Нови : Дохлая

15:34  22-03-2010
Теперь, когда кончилась наша последняя зима, когда ледяные ветры сменились обжигающим дыханием пустыни, теперь, когда все позади – возможно ли сделать шаг назад и увидеть вещи такими, какими были они на самом деле? Возможно ли увидеть, что бы то ни было, по-настоящему? Я пытаюсь вспомнить теперь, была ли она всегда такая слабенькая, болезненная и неловкая? Мое ли воображение наградило ее свежестью щек фарфоровой куклы, силой и подвижностью бегущего по весеннему полю жеребенка? Теперь уж и не скажешь.

Пышные ли наряды, в которые с фанатичным упорством наряжала я ее, скрывали болезненную худобу, невыносимую хрупкость членов? Была ли она всегда такая слабая и неловкая? Сделали ли мы ее такой?

Ты никогда не хотел ее – в этом, возможно, твое утешение. Я же, лежа бессонными ночами подле тебя, призывала ее всеми силами своего сердца. Видимо, мои воззвания были сильны, ведь она пришла к нам однажды – пришла и села на пороге нашего тихого сумеречного дома.

Сейчас ясно вижу ее слабость и уродство – вижу ее бледность, вижу синяки под близорукими глазами, вижу, как под тонкой кожей течет ленивая безжизненная кровь, вижу обреченность в каждом слабом жесте ее. Но тогда – тогда, ослепленной материнской гордыней, казалась она мне самой прекрасной девочкой на свете. Прекрасной и сильной. Оттого и пышные платья, и атласные блестящие ленты в тусклых безжизненных волосах.

Могла ли она быть другой? Та, что была зачата дикой ночью оглушенными, затуманенными дымами и ядовитыми испарениями, родителями? Та, чьей первой колыбелью стала тревожность моих околоплодных темных вод, та, что была вскормлена желчью обид и отчаяния из моих бледных сосков?

Я испытывала ее на прочность, хлеща по худым щекам, но только лишь от уверенности в силе ее, ты же щипал ее белые в синеву руки от подозрения. Ты чувствовал, насколько она слаба и, возможно, нереальна, пытаясь приблизить неизбежный конец.

Мы убивали ее долго – каждый раз отщипывали по кусочку от тощих боков. Мы жарили плоть ее на сковородке, поедали ночами жилистое, невкусное мясо, убеждая себя, что это и есть кусочки рая. Кусочки рая застревали у нас в зубах. Мы чертыхались и вновь становились неудовлетворенными и тревожными.

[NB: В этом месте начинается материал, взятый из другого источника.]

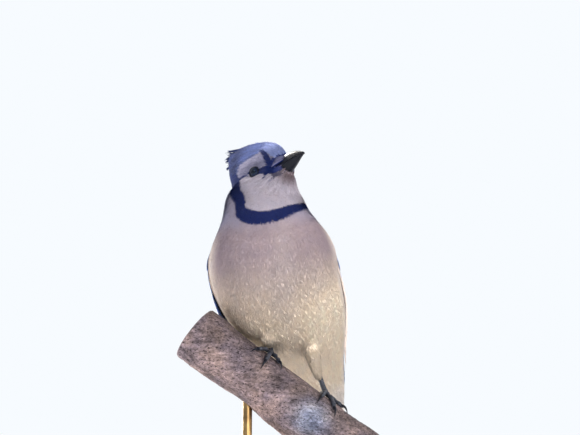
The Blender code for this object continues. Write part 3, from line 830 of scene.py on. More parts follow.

Неудовлетворенность наша сыпалась ударами на бедную девочку – мы были жестоки. Так жестоки! Мы были жестоки, но не от жестокости самой, не от любви к насилию, но от понимания и надежды. Твоего понимания, что девочка наша все равно не останется с нами надолго, от желания твоего приблизить неизбежный конец. И от моей надежды, от веры моей в силу девочки, от убежденности, что удары закалят ее, сделают сильней. От надежды, что, полная новой силы, не оставит она нас никогда.

Мы оттягивали смерть нашей девочки, как могли. Иногда мне кажется, что в эту последнюю зиму она уже была мертва – приступы неудержимой веселости были поминками по нашей девочке. На дне нашей веселости всегда лежало отчаяние, и оно глядело сквозь резкие переходы от смеха к слезам, глядело из ненавистных пауз, когда поминальный дикий хохот сменялся удушливым молчанием. Этот смех был похоронной песней, а наши кураж и безрассудство в эти дни лишь попыткой не видеть, не замечать агонии нашей маленькой, нежной девочки.

Теперь, когда смотрю в ее мертвое лицо – лицо, что наложилось на мое сердце несмываемым отпечатком; когда целую ее закрытые глаза, когда глажу тонкие, почти прозрачные пальчики, то понимаю – она всегда была такая: жалкая, больная, некрасивая. Возможно, она была такая, потому что лишь ее мы заслужили, возможно, оттого, что сделали ее такой сами. Теперь уж не скажешь.

Теперь не узнаешь, как было все на самом деле. Только ночами, когда глаза полны песка, а руки дрожат от невидимой ноши, кажется, что отдала бы все на свете, лишь бы вновь очутиться на крыльце нашего тихого, жалкого дома. Чтобы вечно сидеть на крылечке с тобой, чтобы вечно касаться плечом твоего плеча и, чтобы рядом наша бедная, несчастная, дохлая любовь.